We also offer fine-tuned embedding models pre-trained on domain-specific corpora as an add-on. These are hosted on our infrastructure and billed per 1M tokens. Switching embedding models in production is a zero-downtime operation via the model alias feature.
How is HIPAA compliance handled for healthcare deployments?
Healthcare deployments require a Business Associate Agreement (BAA) before processing any PHI. We sign BAAs on the Starter plan and above. The infrastructure includes encryption at rest (AES-256) and in transit (TLS 1.3), with customer-managed keys available on Enterprise.

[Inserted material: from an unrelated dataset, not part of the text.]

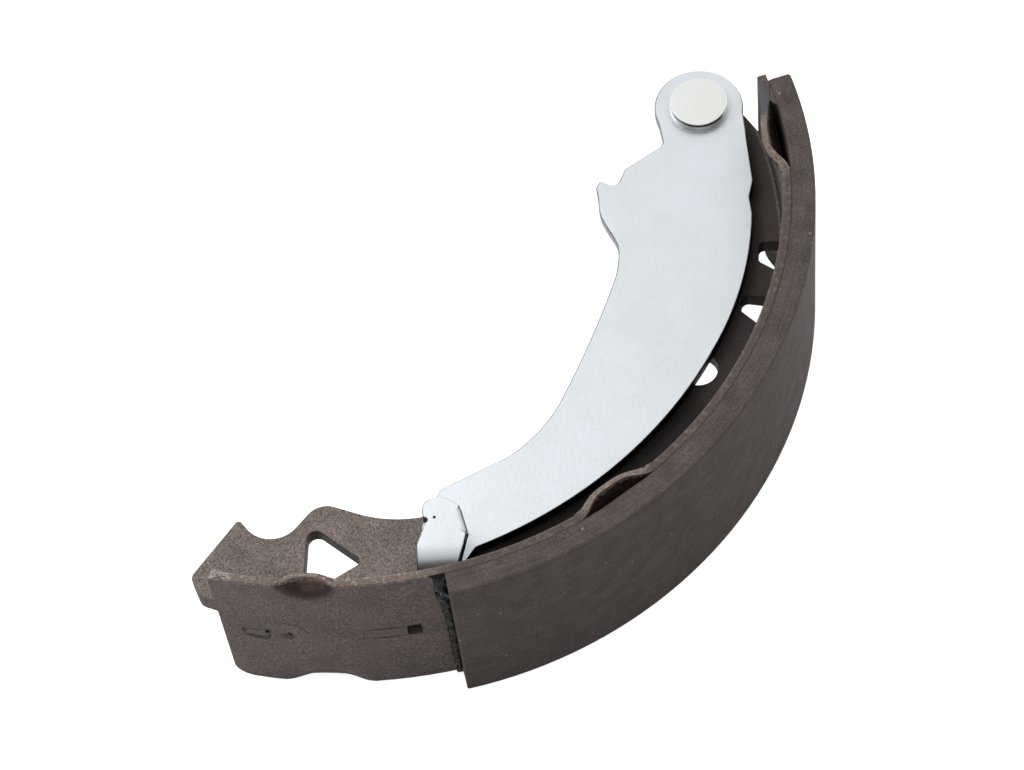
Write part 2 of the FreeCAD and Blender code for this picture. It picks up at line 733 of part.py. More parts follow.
def make_clip():
    """The horseshoe clip that sits in the pin's groove."""
    body = new_body("retaining_clip")
    ring = new_sketch(body, "clip_ring", lift=clip_bottom)
    draw_circle(ring, size["clip_outer_radius"])
    draw_circle(ring, size["pin_groove_radius"] + size["pin_groove_clearance"])
    pad(body, "clip_plate", ring, size["clip_thickness"])
    half = size["clip_mouth"] / 2
    reach = size["clip_outer_radius"] * 1.5
    axis = Value(0)
    mouth = new_sketch(body, "clip_mouth", lift=clip_top)
    draw_loop(mouth, [(-reach, -half), (axis, -half), (axis, half), (-reach, half)])
    pocket(body, "clip_opening", mouth, size["clip_thickness"])
    stand_at_pivot(body)
    return body


def make_wave_washer():
    """The wavy spring washer between web and clip, its crests at the web and its hollows at the clip."""
    thickness = size["washer_thickness"].number
    rest = clip_top.number + size["washer_contact_gap"].number
    swing = (size["washer_gap"].number - thickness - 2 * size["washer_contact_gap"].number) / 2
    waves = round(size["washer_waves"].number)
    steps = waves * 12

    def wavy_ring(radius):
        curve = Part.BSplineCurve()
        angles = [2 * math.pi * step / steps for step in range(steps)]
        curve.interpolate([Vector(radius * math.cos(angle), radius * math.sin(angle),
                                  rest + swing * (1 + math.cos(waves * angle))) for angle in angles],
                          PeriodicFlag=True)
        return curve.toShape()

    bore = size["pin_radius"].number + size["washer_bore_clearance"].number
    sheet_face = Part.makeRuledSurface(wavy_ring(bore), wavy_ring(size["washer_outer_radius"].number))
    washer = document.addObject("Part::Feature", "wave_washer")
    washer.Label = "wave_washer"
    washer.Shape = sheet_face.extrude(Vector(0, 0, thickness))
    stand_at_pivot(washer)
    return washer


def hook_corner():
    """The left end of the hook's fold line, as far out as the rim allows."""
    left = from_toe("lever_hook_shoulder")[0]
    right = left + size["hook_width"]
    reach = rim_inner - size["hook_rim_clearance"]
    bend = size["hook_gap"] / 2 + size["lever_thickness"]
    return left, bend - root(reach * reach - right * right)


def lever_outline():
    """The lever's flat blank round its head, down the inner edge, over the fold line and up the back."""
    head = size["lever_head_radius"]
    head_start = outward - size["lever_head_start"]
    head_end = outward + size["lever_head_end"]
    arcs = {
        "throat_top": -size["lever_throat_radius"],
        "throat_low": -size["lever_waist_radius"],
        "waist_low": -size["lever_tail_radius"],
        "belly_low": size["lever_belly_radius"],
        "belly_top": size["lever_back_radius"],
    }

    def edge(corners):
        return [from_toe("lever_" + name) + ((arcs[name],) if name in arcs else ()) for name in corners]

    left, fold = hook_corner()
    return [
        around(pivot, head, head_start) + (head,),
        around(pivot, head, (head_start + head_end) / 2) + (head,),
        around(pivot, head, head_end),
    ] + edge(LEVER_INNER_CORNERS) + [
        (left, fold),
        (left + size["hook_width"], fold),
    ] + edge(LEVER_OUTER_CORNERS)


def make_lever():
    """The plated lever: a flat blank with a bore, its lower end folded up and back into a cable hook."""
    body = new_body("handbrake_lever")
    blank = new_sketch(body, "lever_blank", lift=web_top)
    draw_loop(blank, lever_outline())
    pad(body, "lever_plate", blank, size["lever_thickness"])
    round_upright(body, rounds_of(LEVER_INNER_CORNERS, "lever_", from_toe))
    round_upright(body, rounds_of(LEVER_OUTER_CORNERS, "lever_", from_toe))

    left, fold = hook_corner()
    sheet_thickness = size["lever_thickness"]
    overlap = fold + size["hook_overlap"]
    inner = size["hook_gap"] / 2
    outer = inner + sheet_thickness
    middle = lever_top + inner
    flap_bottom = lever_top + size["hook_gap"]
    flap_top = flap_bottom + sheet_thickness
    profile = new_sketch(body, "hook_profile", "YZ_Plane", lift=left)
    draw_loop(profile, [
        (overlap, web_top),
        (overlap, lever_top),
        (fold, lever_top, -inner),
        (fold - inner, middle, -inner),
        (fold, flap_bottom),
        (overlap, flap_bottom),
        (overlap, flap_top),
        (fold, flap_top, outer),
        (fold - outer, middle, outer),
        (fold, web_top),
    ])
    pad(body, "hook_fold", profile, size["hook_width"])

    def flap_point(name):
        return left + size[name + "_across"], fold + size[name + "_up"]

    flap = new_sketch(body, "hook_flap", lift=flap_bottom)
    draw_loop(flap, [(left + size["hook_width"], fold), (left, fold)]
              + [flap_point(name) for name in HOOK_CORNERS])
    pad(body, "hook_flap_plate", flap, sheet_thickness)
    round_upright(body, rounds_of(HOOK_CORNERS, "", flap_point))

    bore = new_sketch(body, "lever_bore", lift=lever_top)
    draw_circle(bore, size["pin_radius"] + size["pin_lever_clearance"], pivot)
    pocket(body, "lever_bore_cut", bore, sheet_thickness)
    return body


def finished(part):
    """The part's shape, once it is sure to be a sound solid."""
    shape = part.Shape
    if shape.isNull() or not shape.isValid() or len(shape.Solids) != 1:
        raise RuntimeError(part.Label + " is not one valid solid")
    return shape


def main():
    makers = (make_web, make_rim, make_lining, make_adhesive, make_pin, make_clip, make_wave_washer,
              make_lever)
    parts = [maker() for maker in makers]
    document.recompute()
    for item in document.Objects:
        if "Invalid" in item.State or "Error" in item.State:
            raise RuntimeError("%s failed: %s" % (item.Label, item.State))
    os.makedirs("parts", exist_ok=True)
    for part in parts:
        shape = finished(part)
        shape.exportStep("parts/%s.step" % part.Label)
        print("%-16s %9.1f mm3" % (part.Label, shape.Volume))
    print("pivot at %.3f, %.3f" % (pivot[0].number, pivot[1].number))


main()
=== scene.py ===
# %% [markdown]
# # A drum brake shoe with its handbrake lever
#
# This lesson dresses a finished engineering model of a brake shoe. The model comes in as a fixed frame:
# every piece already has its true size and place, in metres. What is left to do is what a camera sees,
# which is the softness of the edges, the traces of how each piece was made, and the surfaces.

# %% Load the frame
import json
import math

import bmesh
import bpy
from mathutils import Matrix, Vector, noise
from mathutils.bvhtree import BVHTree

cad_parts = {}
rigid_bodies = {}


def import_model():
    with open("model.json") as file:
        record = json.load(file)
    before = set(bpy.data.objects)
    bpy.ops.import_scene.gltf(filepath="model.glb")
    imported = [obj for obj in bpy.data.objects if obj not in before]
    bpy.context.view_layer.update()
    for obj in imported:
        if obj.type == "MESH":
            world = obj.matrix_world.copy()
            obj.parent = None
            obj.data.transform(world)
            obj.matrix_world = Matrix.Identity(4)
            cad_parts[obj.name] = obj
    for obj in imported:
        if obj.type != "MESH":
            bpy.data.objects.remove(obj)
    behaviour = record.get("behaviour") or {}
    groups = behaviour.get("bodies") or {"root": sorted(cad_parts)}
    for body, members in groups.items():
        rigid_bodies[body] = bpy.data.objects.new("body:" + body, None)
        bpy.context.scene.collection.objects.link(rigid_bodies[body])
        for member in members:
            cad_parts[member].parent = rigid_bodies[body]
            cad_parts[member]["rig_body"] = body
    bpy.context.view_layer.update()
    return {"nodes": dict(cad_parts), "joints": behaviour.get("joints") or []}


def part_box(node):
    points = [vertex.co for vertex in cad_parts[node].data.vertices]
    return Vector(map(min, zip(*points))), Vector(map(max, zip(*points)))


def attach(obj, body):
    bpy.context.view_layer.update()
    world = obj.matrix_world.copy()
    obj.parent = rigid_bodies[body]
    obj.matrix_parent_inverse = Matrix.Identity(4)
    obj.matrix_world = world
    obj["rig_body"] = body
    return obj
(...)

PHI cannot be logged or stored outside of designated regions. The audit trail feature is required for HIPAA workloads and captures inference inputs/outputs with timestamps. We undergo annual HIPAA audits by a third-party assessors; current audit reports are available under NDA.
What happens to data when we cancel?
Upon cancellation, we retain data for 30 days in read-only mode for export. During this window, you can request a full data export via API or dashboard. After 30 days, customer data is deleted from production systems within 60 days.
Backups are purged on a rolling 30-day cycle. Deletion from backups follows the same schedule. We provide a certificate of destruction upon request. Data in derivative analytics (aggregate, de-identified performance metrics) is retained separately per our privacy policy, with opt-out available.
How does pricing scale with usage?
Pricing is consumption-based on tokens processed (input + output). The first 1M tokens/month are included on Starter. Volume discounts apply at 10M, 100M, and 1B token thresholds. Embedding generation is billed separately at $0.10/1K tokens for standard models.
There are no seat-based fees, no minimum monthly commitments on Starter/Pro, and no setup fees. Enterprise plans include committed spend tiers with fixed per-token rates. Overages on committed plans are billed at the same rate up to 20% overage, then at standard rates.